Monday, 9 September 2013

Movie Review: The Alamo (2004)


An earnest retelling of the seminal siege during the Texas Revolution, The Alamo is a character-rich war film, proudly raising the flag for realism and looking for the genuine hearts behind the facade of heroism.

It's the mid 1830s, and the Texas Revolution is in full swing. American settlers have driven the Mexican army out of Texas, but Mexico's President Santa Anna (Emilio Echevarría) is himself leading an army of 1,500 men to reclaim lost ground. His destination is the Alamo in the town of San Antonio de Bexar, a former church mission and now a semi-fortified compound. The prominent Americans in the area include politician and military commander Sam Houston (Dennis Quaid),  Lieutenant Colonel William Barret Travis (Patrick Wilson) of the fledgling Texas Army, and adventurer James Bowie (Jason Patric) in command of a band of militiamen.

After clashing over leadership, Travis and Bowie lead their men to the Alamo with the intention of defending it and repulsing the Mexicans long enough for Houston to raise reinforcements and rush to the rescue. Further to a political election defeat, congressman and celebrated frontiersman Davy Crockett (Billy Bob Thornton) also arrives in Texas, and joins the defenders. In total, around 200 Texians occupy the compound and attempt to fortify it against attack. But Santa Anna arrives sooner than expected and a siege begins, the small number of defenders hunkering down to withstand daily canon bombardments, hoping for reinforcements as they await a decisive Mexican assault.
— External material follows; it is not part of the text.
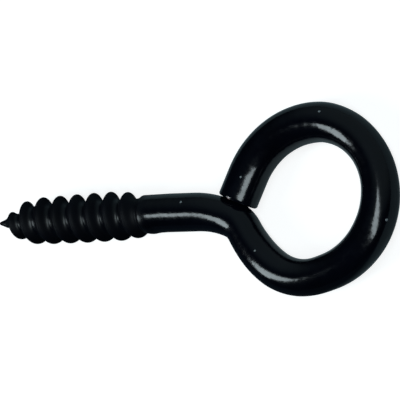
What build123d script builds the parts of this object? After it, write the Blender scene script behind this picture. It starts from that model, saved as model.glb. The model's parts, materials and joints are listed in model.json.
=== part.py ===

The Alamo maintains a welcome focus on authenticity, all but eliminating any jingoistic elements to the famous last stand. By chasing the facts and eschewing legendary embellishments, director John Lee Hancock (replacing Ron Howard further to creative differences besetting the production) switches the focus to the key characters, and finds in each of them the combination of skills and flaws needed to create real people. The Alamo succeeds precisely because it moves away from mindless heroism and seeks a story of normal men accepting an extraordinary challenge.

In pursuit of down-to-earthiness, The Alamo understandably endures a slow build-up. The pace is deliberate and unhurried as many characters are introduced and provided with a background and a narrative that places them at the Alamo at a crossroads in Texas history. Davy Crockett, James Bowie and William Travis are the most prominent, and Hancock emphasizes the dynamic between the men, particularly the tension between the young and inexperienced Travis and the overconfident but coarse Bowie. Crockett is presented as wise and weary, now much more of a politician than a wilderness warrior, but still in command of the quiet leadership skills needed to inspire men to action.

Santa Anna and his army also receive plenty of build-up as they assemble to reclaim Mexico's honour, and the decision to film these scenes in Spanish adds to the film's drive for authenticity, but the absence of subtitles is an unfortunate omission.

When the shooting finally starts, the action picks up, but the emphasis remains on the men's reaction to the exchange of hostilities rather than the fighting itself. Only with the final assault does Hancock switch to an all-out war movie, and The Alamo delivers an excellent recreation of the climactic battle. The denouement, as represented by Houston's scraggly retreat (known as the Runaway Scrape) and subsequent counterpunch, places the sacrifice at the Alamo in its proper historical context.

The performances are solid without being spectacular, Quaid perhaps too dour as Houston while Billy Bob Thornton enjoys the most engaging role of Crockett, a nuanced blend of resignation and inspiration. Jason Patric and Patrick Wilson bounce off each other as their characters clash often, and while both actors offer depth and shine in moments, they are overshadowed by Thornton and the increasing momentum of the siege story.

The Alamo is respectful salute to the famous battle, allowing the event to garner its own power with minimal hyperbolic intervention.